>>>

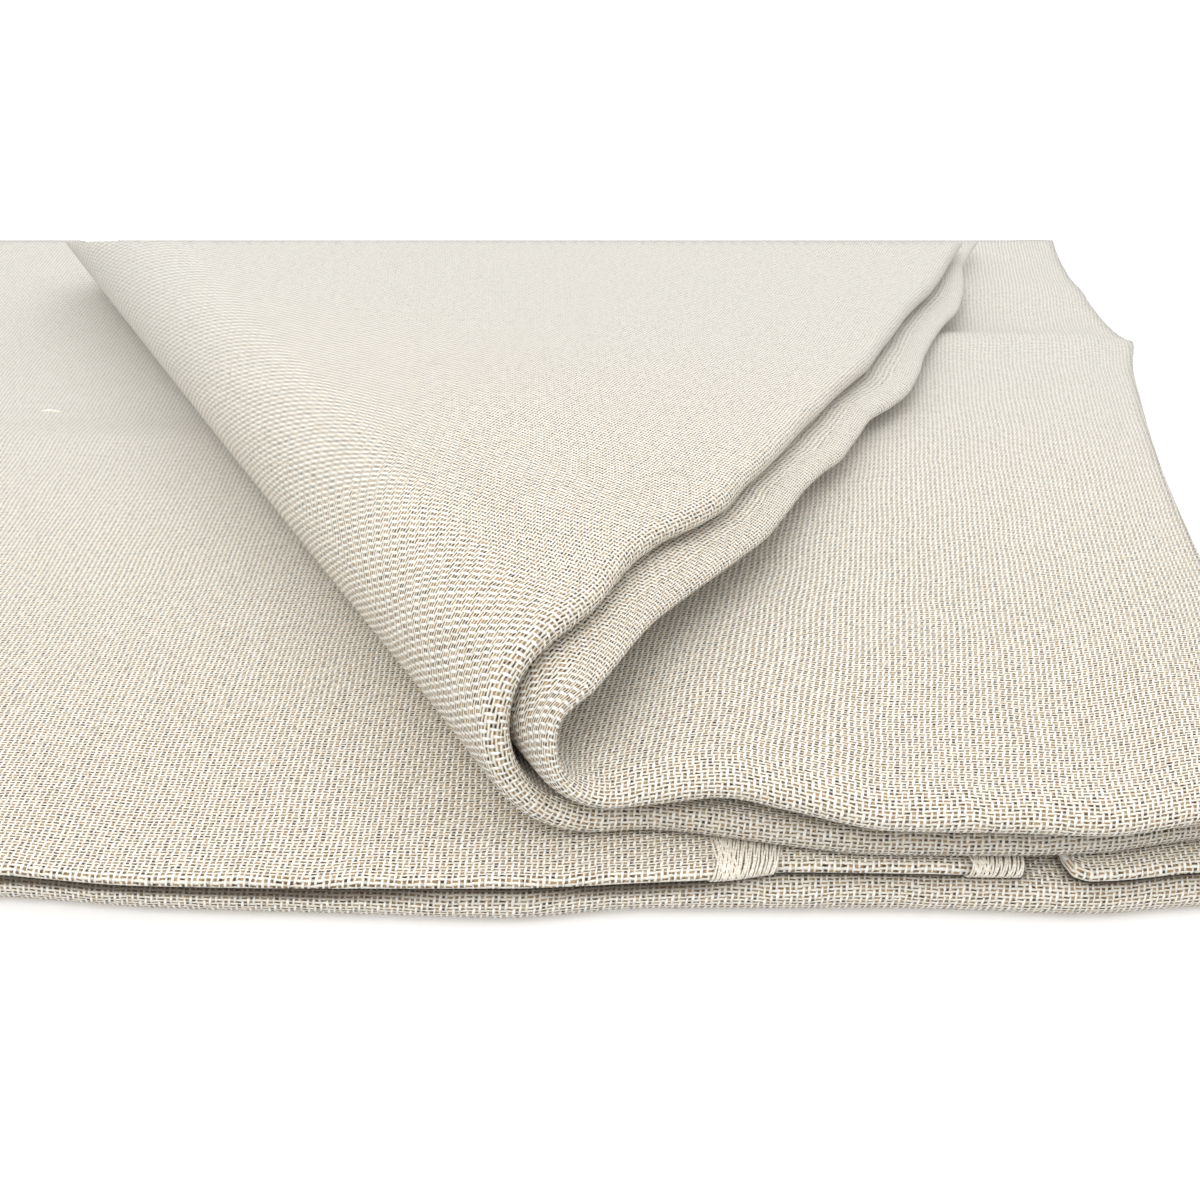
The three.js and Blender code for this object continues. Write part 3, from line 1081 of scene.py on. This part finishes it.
@dataclass
class DustSheet:
    """The folded cloth as one thin closed mesh, in millimetres but for its flat size and area."""

    form: FoldedForm = field(default_factory=FoldedForm)
    finish: TwillCotton = field(default_factory=TwillCotton)
    name: str = "folded_dust_sheet"
    thickness: float = CLOTH_THICKNESS
    face_skew: float = 0.19
    skew_start: float = 8.0
    guide_x: float = 60.0
    guide_samples: int = 33
    ground_fold_share: float = 0.65
    # Strengths and places of the painted shade under the lip, on the strip and in the hems.
    crevice_shade: float = 0.52
    under_lip_shade: float = 0.32
    strip_shade: float = 0.2
    strip_fade: tuple = (-6.0, 12.0)
    hem_shade: float = 0.7
    hem_depth: float = 5.0
    hems: tuple = ((17.6, 28.2), (57.2, 66.0))
    flat_area: float = field(init=False, default=0.0)
    flat_size: tuple = field(init=False, default=(0.0, 0.0))

    def rows(self) -> list[dict]:
        """Works out the rows of points along the sheet.

        Returns:
            For each row its points, thread coordinates, places, keys and first joined point.
        """
        rows = []
        travelled = 0.0
        last = self.guide(0, 0.0)
        for index in range(len(STRETCHES)):
            steps = self.steps(index)
            for step in range(0 if index == 0 else 1, steps + 1):
                v = step / steps
                here = self.guide(index, v)
                travelled += float(np.linalg.norm(here - last))
                last = here
                places, keys = self.form.row(index, v)
                x, y, z, _ = self.form.place(index, v, places)
                across = places - self.skew(index, float(here[0]))
                join = 0
                if index == BED_INDEX and step == steps:
                    join = int(np.argmin(np.abs(places - self.form.main_left)))
                rows.append(
                    {
                        "points": np.stack([x, y, z], 1),
                        "threads": np.stack([across, np.full_like(places, travelled)], 1),
                        "places": places,
                        "keys": keys,
                        "join": join,
                        "painted_shade": self.painted_shade(index, v, places),
                    }
                )
        return rows

    def guide(self, index: int, v: float) -> np.ndarray:
        """Depth and height of a row where the length of the sheet is measured."""
        return np.concatenate(self.form.lying(index, v, np.array([self.guide_x])))

    def steps(self, index: int) -> int:
        """Number of rows in a stretch.

        Args:
            index: Which stretch of the sheet.

        Returns:
            The number, from the stretch's length and its spacing.
        """
        shares = np.linspace(0, 1, self.guide_samples)
        line = np.array([self.guide(index, share) for share in shares])
        length = float(np.linalg.norm(np.diff(line, axis=0), axis=1).sum())
        return max(2, round(length / STRETCHES[index].spacing))

    def painted_shade(self, index: int, v: float, x: np.ndarray) -> np.ndarray:
        """How dark the painted shade on a row is: under the lip, on the strip, and in the hems.

        Args:
            index: Which stretch of the sheet.
            v: Share of the way along it.
            x: Places of the points across the stack.

        Returns:
            The painted shade at each place, from 0 to 1.
        """
        y, _ = self.form.lying(index, v, x)
        lip = self.form.nose(Fold.LIP, x)
        top_of_ground_fold = index == LEDGE_INDEX - 1 and v > self.ground_fold_share
        if LEDGE_INDEX <= index <= LEDGE_INDEX + 2 or top_of_ground_fold:
            # Painted shade along and under the lip's nose.
            edge = self.crevice_shade * smooth(lip - 0.2, lip + 0.5, y)
            return edge + self.under_lip_shade * smooth(lip - 2.2, lip, y)
        # Painted shade on the outer fold and the strip, fading in towards the right.
        if index in (OUTER_INDEX, OUTER_INDEX + 1):
            return self.strip_shade * smooth(*self.strip_fade, x)
        total = 0.0 * x
        # Painted shade on the cloth under the hem stitches, so the gaps between them look dark.
        if index in (BED_INDEX - 1, BED_INDEX):
            for start, end in self.hems:
                total = total + smooth(start - 1, start + 1, x) * (1 - smooth(end - 1, end + 1, x))
            back = lip + self.hem_depth
            total = total * self.hem_shade * (1 - smooth(back, back + 2, y))
        return total

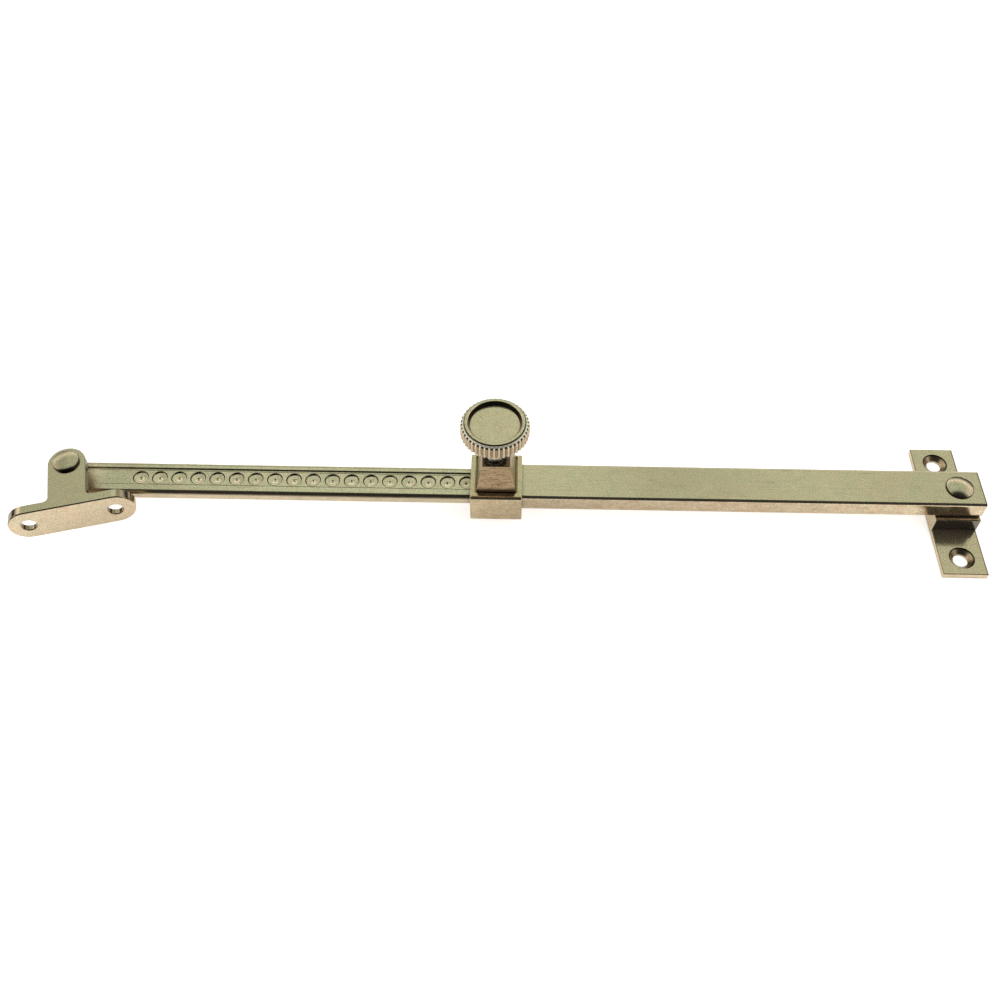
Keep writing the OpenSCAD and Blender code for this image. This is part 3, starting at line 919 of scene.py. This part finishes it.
def plating(g, f, spot, mottle, streaks):
    """Plate colour: patches, clouds, streaks and grain."""
    broad = g.noise(spot, scale=0.055, detail=3, rough=0.6, distortion=0.4)
    cloud = g.noise(g.vmath("ADD", spot, (31.7, 11.3, 5.1)), scale=0.21, detail=3, rough=0.6,
                    distortion=1.2)
    fine = g.noise(spot, scale=2.4, detail=3, rough=0.6)
    grain = g.noise(spot, scale=2.9, detail=1, rough=0.5)
    colour = g.mix(g.ramp(mottle, 0.38, 0.62), f.base, f.patch)
    # (colour, noise, ramp start, ramp end, amount)
    for over, noise, start, end, amount in (
            (f.warm, broad, 0.44, 0.62, 0.75),
            (scale_colour(f.patch, 0.80, 0.84, 0.80), cloud, 0.50, 0.70, 0.45 * f.mottling),
            (scale_colour(f.base, 1.14, 1.12, 1.14), cloud, 0.46, 0.32, 0.55 * f.mottling),
            (f.dark, streaks, 0.50, 0.72, 0.42 * f.mottling),
            (f.dark, fine, 0.52, 0.72, 0.34 * f.mottling),
            (f.dark, grain, 0.50, 0.66, 0.26),
            (brighten(f.base, 1.20), grain, 0.50, 0.34, 0.75)):
        colour = g.coat(colour, over, g.ramp(noise, start, end), amount)
    return colour


def tarnish(g, f, colour, spot, cavity):
    """Stains on upright front faces, tarnish and painted shade in corners and recesses, and
    painted dark shade and reflection on one upright face.
    """
    facing = g.ramp(g.vmath("DOT_PRODUCT", g.normal, (0.0, -1.0, 0.0)), 0.75, 0.95)
    stain = g.noise(g.scaled(spot, (0.55, 1.0, 1.3)), scale=0.55, detail=5, rough=0.68,
                    distortion=0.6)
    colour = g.coat(colour, scale_colour(f.warm, 0.72, 0.64, 0.56),
                    g.times(facing, g.ramp(stain, 0.42, 0.66)), f.front_stain)
    # tarnish in the hollows and painted shade under and between parts
    colour = g.coat(colour, scale_colour(f.dark, 0.22), cavity, f.cavity_dark)
    # painted dark blue-grey shade and reflection on an upright front face
    if f.dark_front:
        y, z = f.dark_front
        mask = g.times(g.ramp(g.place[1], y + 0.15, y), g.ramp(g.place[2], z, z + 0.1),
                       g.ramp(g.normal_axes[1], -0.50, -0.68))
        colour = g.coat(colour, (0.055, 0.064, 0.068), mask, amount=0.78)
    return colour


def wear(g, mottle):
    """Mask of the edges that are rubbed bright."""
    surface = g.add("ShaderNodeNewGeometry")
    bevel = g.add("ShaderNodeBevel", samples=4)
    bevel.inputs["Radius"].default_value = 0.00045
    dot = g.vmath("DOT_PRODUCT", bevel.outputs["Normal"], surface.outputs["Normal"])
    return g.times(g.ramp(dot, 0.995, 0.90), g.ramp(mottle, 0.35, 0.6, out=(0.35, 1.0)))


def deposits(g, f, colour, mottle):
    """Painted dark lines for shade and dark reflection: on the right-hand edge, round the screw
    seats and on broken edges.
    """
    soot = scale_colour(f.dark, 0.20)
    # painted dark reflection along the +X edge
    if f.right_edge:
        x, strength = f.right_edge
        mask = g.times(g.ramp(g.place[0], x - 0.60, x - 0.48),
                       g.ramp(g.normal_axes[2], 0.15, 0.30))
        colour = g.coat(colour, soot, mask, strength)
    # painted black shade rings in the screw seats
    for x, y, inner, outer in f.sunk_rings:
        radius = g.radius_from(x, y)
        mask = g.times(g.ramp(radius, inner, inner + 0.18),
                       g.ramp(radius, outer + 0.10, outer - 0.02))
        colour = g.coat(colour, soot, mask, amount=0.96)
    # painted dark reflection on the broken edges of top faces
    if f.edge_dark:
        up = g.normal_axes[2]
        mask = g.times(g.ramp(up, 0.10, 0.28), g.ramp(up, 0.985, 0.93),
                       g.ramp(mottle, 0.30, 0.50, out=(0.6, 1.0)))
        colour = g.coat(colour, soot, mask, f.edge_dark)
    return colour


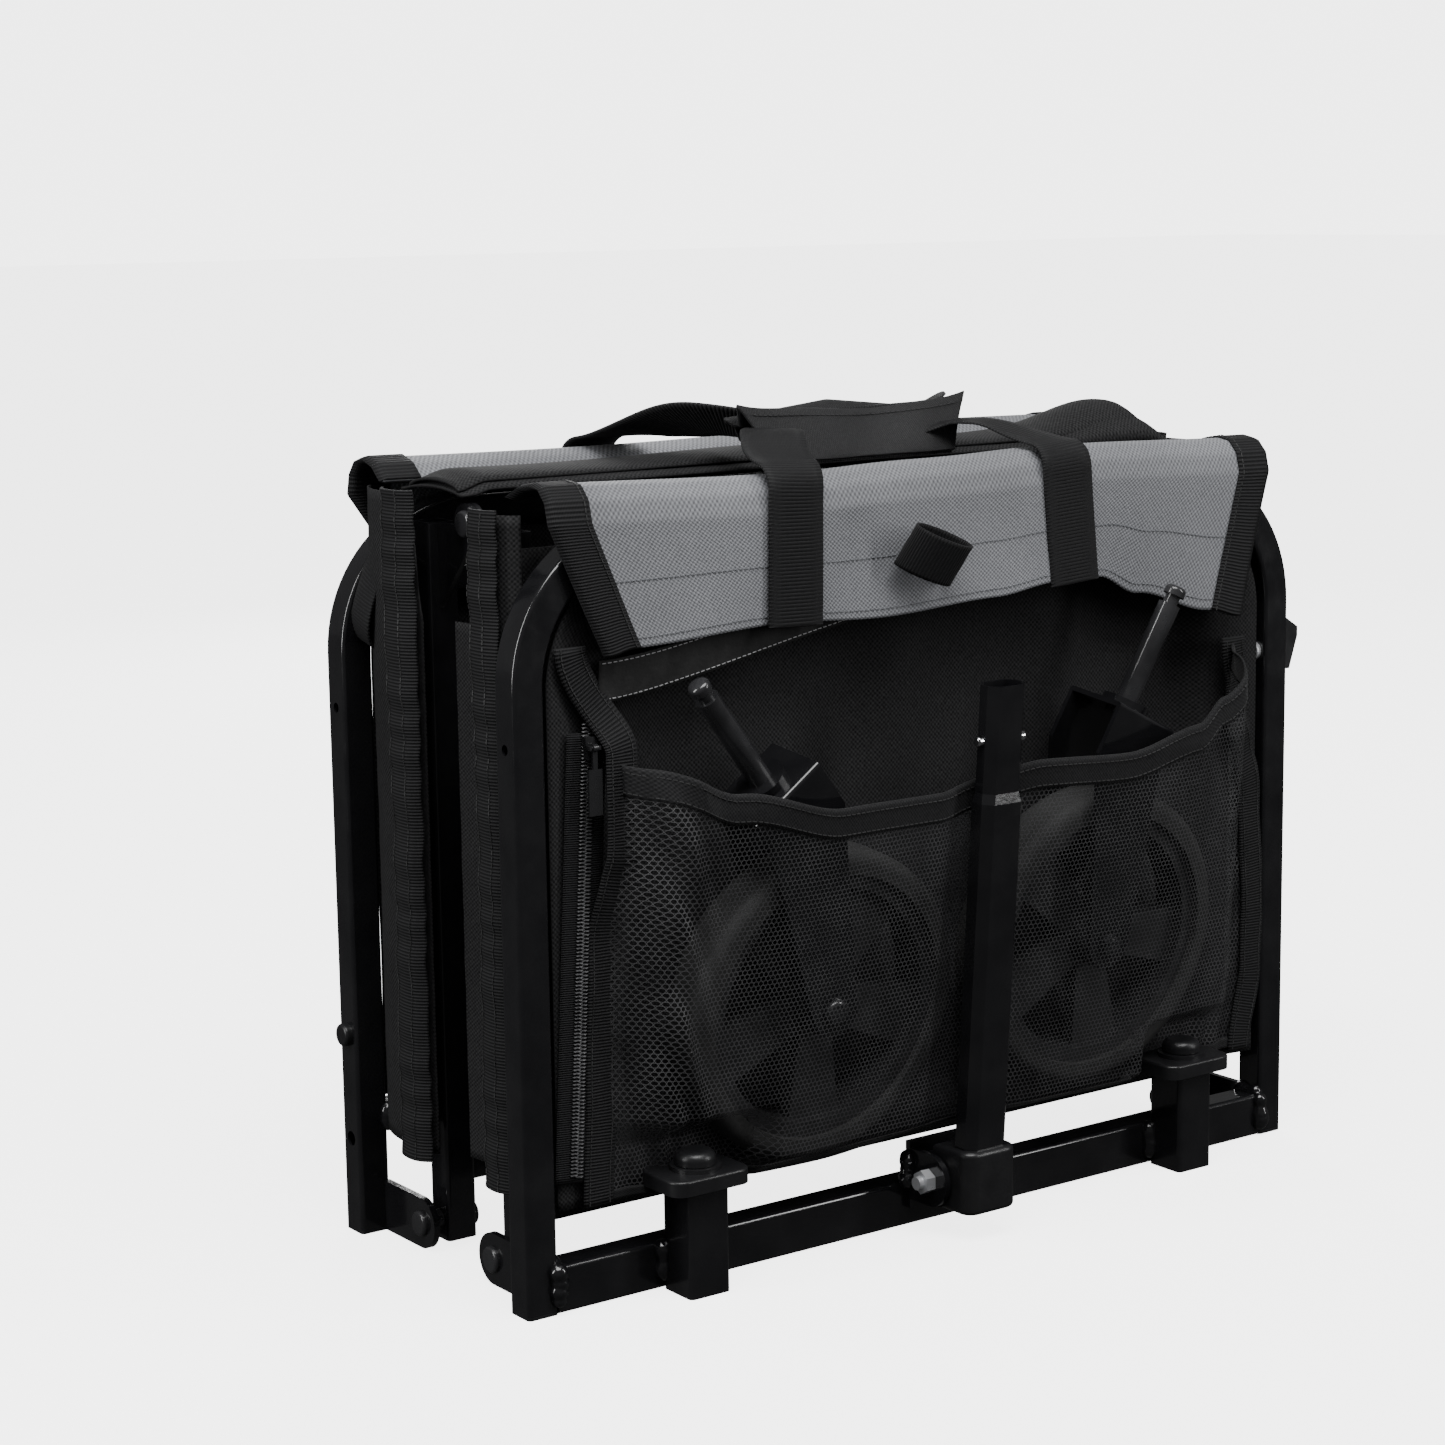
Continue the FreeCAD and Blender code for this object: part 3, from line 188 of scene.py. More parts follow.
# ---------------------------------------------------------------- stowed casters
# Each rim is one plastic moulding with a light spark grain, running on the axle in its fork. The
# tyres are matte foamed rubber, pressed over the rims.

rim_plastic = coated("rim_plastic", (0.010, 0.010, 0.0105), (0.017, 0.017, 0.018), 0.4, 0.55, 0.35)
tyre_foam = coated("tyre_foam", (0.014, 0.014, 0.014), (0.023, 0.023, 0.0225), 0.7, 0.85, 0.6)
finish(["rim_left", "rim_right"], rim_plastic)
finish(["tyre_left", "tyre_right"], tyre_foam)

# ---------------------------------------------------------------- front wall
# A wall of black coated oxford cloth hangs inside the front hoop, pushed back behind the wheels.
# Soft upright folds run down from the hook strip.


def mix(tree, amount, low, high):
    return step(tree, "ShaderNodeMix", {0: amount, 2: low, 3: high}, data_type="FLOAT").outputs[0]


def sine(tree, measure, pitch):
    """A wave along one measure of the cloth, one turn for each pitch in metres."""
    turn = step(tree, "ShaderNodeMath", {0: measure, 1: 2 * math.pi / pitch}, operation="MULTIPLY")
    return step(tree, "ShaderNodeMath", {0: turn.outputs[0]}, operation="SINE").outputs[0]


def flat_measures(tree):
    """The cloth's own flat measures in metres: first along its width, then along its length."""
    return step(tree, "ShaderNodeSeparateXYZ", {0: step(tree, "ShaderNodeUVMap").outputs[0]}).outputs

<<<

[TASK TO COMPLETE]: Restate the first line and every line after it, word for word, stopping once the line with "along the sheet." is done.

[FULL RESPONSE]:
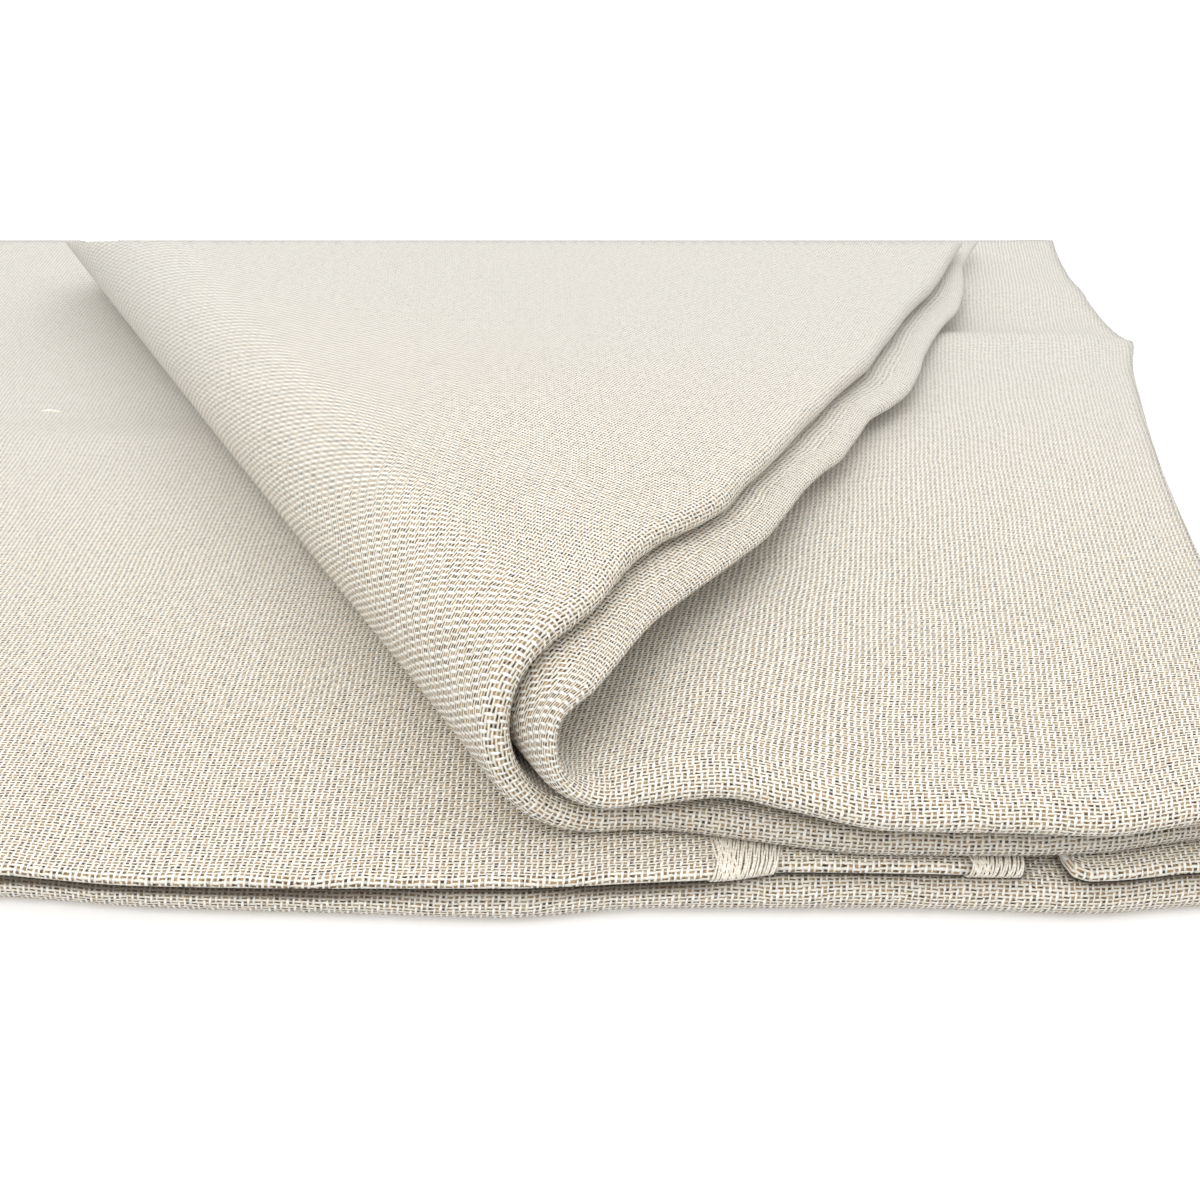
The three.js and Blender code for this object continues. Write part 3, from line 1081 of scene.py on. This part finishes it.
@dataclass
class DustSheet:
    """The folded cloth as one thin closed mesh, in millimetres but for its flat size and area."""

    form: FoldedForm = field(default_factory=FoldedForm)
    finish: TwillCotton = field(default_factory=TwillCotton)
    name: str = "folded_dust_sheet"
    thickness: float = CLOTH_THICKNESS
    face_skew: float = 0.19
    skew_start: float = 8.0
    guide_x: float = 60.0
    guide_samples: int = 33
    ground_fold_share: float = 0.65
    # Strengths and places of the painted shade under the lip, on the strip and in the hems.
    crevice_shade: float = 0.52
    under_lip_shade: float = 0.32
    strip_shade: float = 0.2
    strip_fade: tuple = (-6.0, 12.0)
    hem_shade: float = 0.7
    hem_depth: float = 5.0
    hems: tuple = ((17.6, 28.2), (57.2, 66.0))
    flat_area: float = field(init=False, default=0.0)
    flat_size: tuple = field(init=False, default=(0.0, 0.0))

    def rows(self) -> list[dict]:
        """Works out the rows of points along the sheet.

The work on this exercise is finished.